With a more conservative administration coming into power next year, the fate of corporate sustainability may seem uncertain. But less may change in the sustainability arena than you might think. Companies are likely to stay the course in areas like climate disclosures, panelists said at a recent webinar hosted by Watershed, an enterprise sustainability platform.

Though “federal regulatory pressure will be different” under the new administration, NYU law professor and former SEC commissioner Rob Jackson said, “what hasn’t changed is the fundamental risk” that climate change poses to businesses.

The “bottom line,” he said, “is that as important as democracy and elections are, they don’t drive every business decision that a well-advised CEO and board of directors make.”

The climate rule will go into cold storage: Jackson predicts that the SEC will choose to ask courts to put the climate rule on pause “for a period of years.” But, he noted, “that doesn’t mean that companies are going to disclose less in their SEC filings in the United States next year.” The boards he’s spoken with recently have no plans to change their disclosures, “because they know their investors will still be engaged,” he said, “and because they built the infrastructure necessary to provide those disclosures.”

And businesses will still need to comply with climate disclosure rules in other jurisdictions.
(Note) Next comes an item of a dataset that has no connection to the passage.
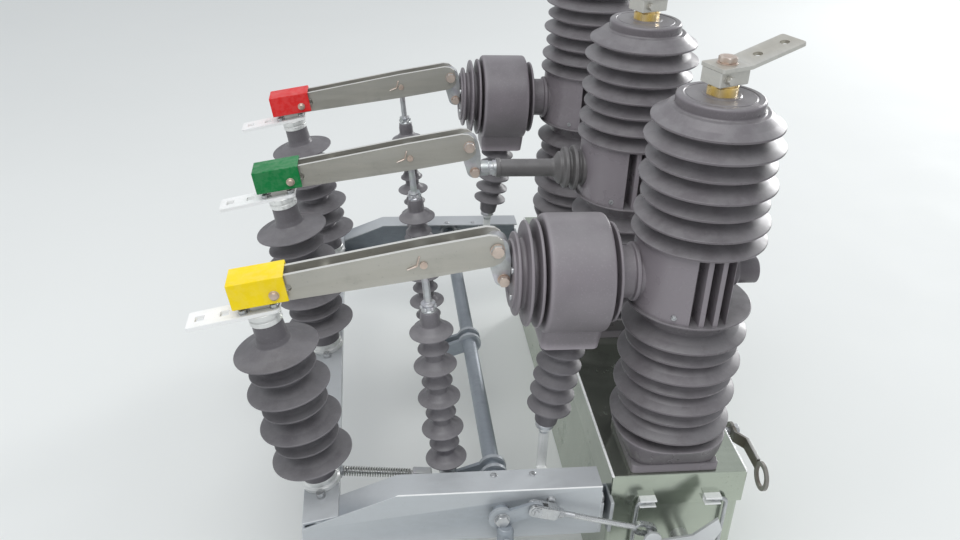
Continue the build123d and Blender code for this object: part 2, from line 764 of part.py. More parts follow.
# Cross member: an inverted channel whose top is square to the posts
with BuildPart() as cross_member:
    inner_y = beam_face - beam_sheet
    left_z = post_foot_height - cross_width / 2 * sin(post_lean)
    right_z = post_foot_height + cross_width / 2 * sin(post_lean)
    floor_z = bottom_z + beam_sheet
    with BuildSketch(Plane(origin=(0, inner_y, 0), x_dir=(1, 0, 0), z_dir=(0, -1, 0))):
        with BuildLine():
            Polyline((cross_left, floor_z), (cross_left, left_z), (cross_right, right_z),
                     (cross_right, floor_z), (cross_right - cross_sheet, floor_z),
                     (cross_right - cross_sheet, right_z - cross_sheet),
                     (cross_left + cross_sheet, left_z - cross_sheet),
                     (cross_left + cross_sheet, floor_z), close=True)
        make_face()
    extrude(amount=2 * inner_y)
save(cross_member.part, "cross_member")

# Brackets between the beams' ends and the box
box_side = box_shift - box_width / 2
for name, outward in {"near": -1, "far": 1}.items():
    with BuildPart() as bracket:
        with BuildSketch(Plane.XY.offset(bottom_z)):
            with BuildLine():
                outer = outward * beam_face
                inner = outward * (beam_face - beam_flange)
                plate = outward * bracket_sheet
                face = box_side + lid_sheet + lid_clearance
                Polyline((beam_near_end, outer), (beam_near_end + bracket_sheet, outer),
                         (beam_near_end + bracket_sheet, inner + plate), (face - bracket_sheet, inner + plate),
                         (face - bracket_sheet, outer), (face, outer), (face, inner), (beam_near_end, inner),
                         close=True)
            make_face()
        extrude(amount=box_height - lid_skirt - bottom_z)
    save(bracket.part, "beam_bracket_" + name)

# Bearings in the beams' webs
with BuildPart() as bearings:
    for outward in (-1, 1):
        with BuildSketch(Plane.XZ.offset(-outward * (beam_face - beam_sheet))):
            with Locations((shaft_x, shaft_height)):
                Circle(bearing_diameter / 2)
                Circle(shaft_diameter / 2 + bearing_clearance, mode=Mode.SUBTRACT)
        extrude(amount=outward * (bearing_thickness - beam_sheet))
        with BuildSketch(Plane.XZ.offset(-outward * (beam_face - beam_sheet))):
            with Locations((shaft_x, shaft_height)):
                Circle(bearing_diameter / 2 - 6)
                Circle(shaft_diameter / 2 + bearing_clearance, mode=Mode.SUBTRACT)
        extrude(amount=-outward * beam_sheet)
save(bearings.part, "shaft_bearings")


# Disconnector shaft: a tube with a double crank at each phase and one arm at the near end
with BuildPart() as shaft:
    with BuildSketch(Plane.XZ.offset(rod_plane + lever_arm_sheet / 2)):
        with Locations((shaft_x, shaft_height)):
            Circle(shaft_diameter / 2)
    extrude(amount=-(rod_plane + lever_arm_sheet / 2 + beam_face + 8))
    for y in phases.values():
        for side in (-1, 1):
            inner = y + side * (eye_thickness / 2 + side_clearance)
            with BuildSketch(side_plane(shaft_x, inner, shaft_height, crank_angle)):
                Circle(crank_hub_radius)
                with Locations((crank_radius, 0)):
                    Circle(crank_end_radius)
                with Locations((crank_radius / 2, 0)):
                    Rectangle(crank_radius, 2 * crank_end_radius)
            extrude(amount=-side * crank_sheet)
        with BuildSketch(side_plane(crank_pin_x, y, crank_pin_z)):
            Circle(crank_pin_diameter / 2)
        extrude(amount=eye_thickness / 2 + side_clearance + crank_sheet + 4, both=True)
    with BuildSketch(side_plane(shaft_x, -rod_plane + lever_arm_sheet / 2, shaft_height, lever_arm_angle)):
        Circle(crank_hub_radius - 2)
        with Locations((lever_arm_radius, 0)):
            Circle(lever_arm_end_radius)
        with Locations((lever_arm_radius / 2, 0)):
            Rectangle(lever_arm_radius, 2 * lever_arm_end_radius)
        with Locations((lever_arm_radius, 0)):
            Circle(lever_pin_diameter / 2 + pin_clearance, mode=Mode.SUBTRACT)
    extrude(amount=lever_arm_sheet)
save(shaft.part, "isolator_shaft")


# Link rod from the shaft's arm to a slot at the operating lever's pin
slot_middle = link_length - slot_travel / 2
slot_height = lever_pin_diameter + 2 * slot_play
slot_end_height = slot_height + 2 * clevis_wall
with BuildPart() as link_rod:
    with BuildSketch(side_plane(link_pin_x, -rod_plane + clevis_gap / 2 + clevis_wall, link_pin_z, link_slope)):
        with Locations((clevis_length / 2 - lever_arm_end_radius, 0)):
            Rectangle(clevis_length, clevis_width)
    extrude(amount=clevis_gap + 2 * clevis_wall)
    with BuildSketch(side_plane(link_pin_x, -rod_plane + clevis_gap / 2, link_pin_z, link_slope)):
        Rectangle(2 * lever_arm_end_radius + 8, clevis_width)
    extrude(amount=clevis_gap, mode=Mode.SUBTRACT)
    with BuildSketch(side_plane(link_pin_x, -rod_plane, link_pin_z)):
        Circle(lever_pin_diameter / 2)
    extrude(amount=clevis_gap / 2 + clevis_wall, both=True)
    slope = radians(link_slope)
    rod_line = Plane(origin=(link_pin_x, -rod_plane, link_pin_z), x_dir=(0, 1, 0),
                     z_dir=(cos(slope), 0, sin(slope)))
    with BuildSketch(rod_line.offset(clevis_length - lever_arm_end_radius - 1)):
        Circle(link_rod_diameter / 2)
    extrude(amount=link_length - slot_travel - slot_height / 2 - clevis_length + lever_arm_end_radius)
    with BuildSketch(side_plane(link_pin_x, -rod_plane + link_rod_diameter / 2, link_pin_z, link_slope)):
        with Locations((slot_middle, 0)):
            SlotCenterToCenter(slot_travel, slot_end_height)
            SlotCenterToCenter(slot_travel, slot_height, mode=Mode.SUBTRACT)
    extrude(amount=link_rod_diameter)
save(link_rod.part, "link_rod")


# Operating lever: a long flat bar with a hook at its end, its pin beside the pivot and a lobe above it
lever_face = -lever_plane + lever_sheet / 2
with BuildPart() as lever:
    with BuildSketch(side_plane(lever_pivot_x, lever_face, lever_pivot_height, 180 + lever_droop)):
        with BuildLine():
            Polyline((0, lever_width / 2), (lever_length, lever_tip_width / 2),
                     (lever_length, lever_tip_width / 2 + lever_hook - 12),
                     (lever_length + 12, lever_tip_width / 2 + lever_hook - 12),
                     (lever_length + 12, -lever_tip_width / 2 + 8), (lever_length, -lever_tip_width / 2),
                     (0, -lever_width / 2), close=True)
        make_face()
        Circle(lever_width / 2)
    extrude(amount=lever_sheet)
    with BuildSketch(side_plane(0, lever_face, 0)):
        with BuildLine():
            Polyline((lever_pivot_x - lever_plate_reach, lever_pivot_height),
                     (lever_pivot_x, lever_pivot_height - lever_width / 2),
                     (lever_pivot_x + 14, lever_pivot_height),
                     (lever_lobe_x, lever_lobe_height - 20), (lever_lobe_x - 8, lever_lobe_height),
                     (lever_pivot_x - 2, lever_pin_z + 4),
                     (lever_pivot_x - lever_plate_reach, lever_pin_z - 12), close=True)
        make_face()
        with Locations((lever_pin_x, lever_pin_z)):
            Circle(lever_pin_diameter / 2 + 8)
    extrude(amount=lever_sheet)
    with BuildSketch(side_plane(lever_pin_x, lever_face, lever_pin_z)):
        Circle(lever_pin_diameter / 2)
    extrude(amount=-(lever_plane - rod_plane - lever_sheet / 2 + link_rod_diameter / 2 + 3))
    with BuildSketch(side_plane(lever_pivot_x, lever_face, lever_pivot_height)):
        Circle(lever_stud_diameter / 2 + pin_clearance)
    extrude(amount=lever_sheet, mode=Mode.SUBTRACT)
save(lever.part, "operating_lever")

# Stud on the box's near end that carries the operating lever
box_end = -box_length / 2 + lid_sheet + lid_clearance
with BuildPart() as lever_stud:
    with BuildSketch(side_plane(lever_pivot_x, box_end, lever_pivot_height)):
        Circle(lever_stud_diameter / 2)
    extrude(amount=lever_plane + lever_sheet / 2 + side_clearance + box_end)
    with BuildSketch(side_plane(lever_pivot_x, box_end, lever_pivot_height)):
        Circle(lever_stud_diameter / 2 + 6)
    extrude(amount=lever_plane - lever_sheet / 2 - side_clearance + box_end)
    with BuildSketch(side_plane(lever_pivot_x, -lever_plane - lever_sheet / 2 - side_clearance,
                                lever_pivot_height)):
        RegularPolygon(lever_stud_diameter / 2 + 5, 6)
    extrude(amount=8)
save(lever_stud.part, "lever_stud")


# Spring buffer beside the near crank: a seat on the cross member, a coil and an end block
buffer_y = phases["a"] + buffer_offset
buffer_seat = cross_right + pin_clearance
buffer_start = buffer_seat + buffer_seat_thickness / 2
buffer_way = (cos(radians(buffer_dip)), 0, -sin(radians(buffer_dip)))
buffer_plane = Plane(origin=(buffer_start, buffer_y, buffer_height), x_dir=(0, 1, 0), z_dir=buffer_way)
with BuildPart() as buffer:
    with BuildSketch(Plane.YZ.offset(buffer_seat)):
        with Locations((buffer_y, buffer_height)):
            Circle(buffer_seat_radius)
    extrude(amount=buffer_seat_thickness)
    with BuildSketch(buffer_plane):
        Circle(buffer_coil_diameter / 2)
    extrude(amount=buffer_length)
    with BuildSketch(buffer_plane.offset(buffer_length)):
        RectangleRounded(buffer_block, buffer_block, 2)
    extrude(amount=buffer_block_length)
save(buffer.part, "spring_buffer")


# Ring lever on the back of the box
back_face = box_shift + box_width / 2
ring_face = back_face + ring_stand_off
ring_outer_face = ring_face + ring_joggle
ring_y = ring_pivot_y - ring_reach
ring_height = ring_pivot_height - ring_drop
with BuildPart() as ring_lever:
    with BuildSketch(Plane.XY.offset(ring_pivot_height + ring_strap_rise - ring_strap_height / 2)):
        with BuildLine():
            strap = [(ring_face, ring_pivot_y), (ring_face, ring_pivot_y - ring_joggle_start),
                     (ring_outer_face, ring_pivot_y - ring_joggle_end),
                     (ring_outer_face, ring_y + ring_radius - ring_bar / 2)]
            Polyline(*strap, *[(x + ring_lever_sheet, y) for x, y in reversed(strap)], close=True)
        make_face()
    extrude(amount=ring_strap_height)
    with BuildSketch(Plane.YZ.offset(ring_face)):
        with Locations((ring_pivot_y, ring_pivot_height)):
            Circle(ring_hub_radius)
    extrude(amount=ring_lever_sheet)
    with BuildSketch(Plane.YZ.offset(ring_outer_face)):
        with Locations((ring_y, ring_height)):
            Circle(ring_radius)
    extrude(amount=ring_lever_sheet)
    with BuildSketch(Plane.YZ.offset(ring_outer_face)):
        with Locations((ring_y, ring_height)):
            Circle(ring_radius - ring_bar)
    extrude(amount=ring_lever_sheet, mode=Mode.SUBTRACT)
    with BuildSketch(Plane.YZ.offset(ring_face)):
        with Locations((ring_pivot_y, ring_pivot_height)):
            Circle(ring_stud_diameter / 2 + pin_clearance)
    extrude(amount=ring_lever_sheet, mode=Mode.SUBTRACT)
save(ring_lever.part, "ring_lever")

with BuildPart() as ring_stud:
    with BuildSketch(Plane.YZ.offset(back_face)):
        with Locations((ring_pivot_y, ring_pivot_height)):
            Circle(ring_stud_diameter / 2)
    extrude(amount=ring_stand_off + ring_lever_sheet + 2 * side_clearance)
    with BuildSketch(Plane.YZ.offset(ring_face + ring_lever_sheet + side_clearance)):
        with Locations((ring_pivot_y, ring_pivot_height)):
            RegularPolygon(ring_stud_diameter / 2 + 5, 6)
    extrude(amount=7)
save(ring_stud.part, "ring_lever_stud")


# Bail handle that hangs in two brackets on the near end of the box
bail_y = box_end - bail_stand_off
with BuildPart() as bail:
    with BuildLine() as bail_path:
        FilletPolyline((bail_left + bail_bracket_inset, bail_y, bail_height), (bail_left, bail_y, bail_height),
                       (bail_left, bail_y, bail_height - bail_drop), (bail_right, bail_y, bail_height - bail_drop),
                       (bail_right, bail_y, bail_height),
                       (bail_right - bail_bracket_inset, bail_y, bail_height),
                       radius=bail_bend)
    with BuildSketch(Plane(origin=bail_path.line @ 0, z_dir=bail_path.line % 0)):
        Circle(bail_diameter / 2)
    sweep()
save(bail.part, "bail_handle")

with BuildPart() as bail_brackets:
    for x in (bail_left + bail_bracket_inset, bail_right - bail_bracket_inset):
        with BuildSketch(Plane.YZ.offset(x - bail_bracket_width / 2)):
            with BuildLine():
                inside = bail_diameter / 2 + 0.3
                outside = inside + bail_bracket_sheet
                Polyline((box_end, bail_height - outside), (box_end, bail_height - inside),
                         (bail_y - inside, bail_height - inside), (bail_y - inside, bail_height + inside),
                         (box_end, bail_height + inside), (box_end, bail_height + outside),
                         (bail_y - outside, bail_height + outside), (bail_y - outside, bail_height - outside),
                         close=True)
            make_face()
        extrude(amount=bail_bracket_width)
save(bail_brackets.part, "bail_brackets")
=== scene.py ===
import json
from math import acos, atan2, copysign, cos, degrees, hypot, pi, radians, sin, sqrt, tan

import bmesh
import bpy
from bpy.props import FloatProperty, FloatVectorProperty, PointerProperty
from mathutils import Matrix, Vector


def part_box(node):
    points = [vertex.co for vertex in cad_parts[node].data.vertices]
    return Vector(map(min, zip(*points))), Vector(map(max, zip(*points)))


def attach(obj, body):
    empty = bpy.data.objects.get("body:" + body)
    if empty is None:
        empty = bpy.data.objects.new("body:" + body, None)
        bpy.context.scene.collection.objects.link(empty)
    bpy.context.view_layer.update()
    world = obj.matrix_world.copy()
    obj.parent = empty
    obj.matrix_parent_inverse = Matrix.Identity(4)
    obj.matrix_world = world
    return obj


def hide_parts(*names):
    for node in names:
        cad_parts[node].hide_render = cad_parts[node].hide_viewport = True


bl_info = {
    "name": "Outdoor vacuum circuit breaker",
    "version": (1, 0, 0),
    "blender": (4, 5, 0),
    "location": "3D View > Sidebar > Breaker",
    "description": "Dresses the solids of a three-phase outdoor vacuum circuit breaker with disconnector",
    "category": "Object",
}

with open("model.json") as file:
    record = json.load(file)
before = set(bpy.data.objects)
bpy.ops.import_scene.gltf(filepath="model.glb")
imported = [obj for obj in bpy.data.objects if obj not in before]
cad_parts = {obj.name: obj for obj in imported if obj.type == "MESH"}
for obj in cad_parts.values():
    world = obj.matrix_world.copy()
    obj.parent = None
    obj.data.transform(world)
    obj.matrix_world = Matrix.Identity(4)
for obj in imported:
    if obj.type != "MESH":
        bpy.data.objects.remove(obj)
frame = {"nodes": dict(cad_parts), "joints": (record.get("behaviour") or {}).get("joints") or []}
nodes = frame["nodes"]
pivots = {joint["name"]: Vector(joint["pos_m"]) * 1000 for joint in frame["joints"]}

# Sizes below are in millimetres and the pieces are scaled to metres when they are kept.
MM = 0.001
PHASES = {"a": -340.0, "b": 0.0, "c": 340.0}
POLE_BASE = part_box("pole_column_b")[0].z * 1000
# Heights on a pole above its base: the belt under the housing, the upper sheds, the cap
BELT, UPPER_SHEDS, CAP_TOP = 244.5, 342.9, 523.7
ARM_HEIGHT = POLE_BASE + 286.5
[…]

Companies doing business in or with California or the EU, Jackson said, “are going to continue to have to be on the cutting edge of disclosure practices.”

And other jurisdictions’ standards might become more meaningful in the absence of federal climate regulation, Jackson said. While he anticipates that “the president-elect is likely, once again, to withdraw us from international climate accords,” he believes “the EU will stay the course” where climate policy is concerned.

“The upside of that is that the EU is going to be able to pull American companies toward its practices,” he said.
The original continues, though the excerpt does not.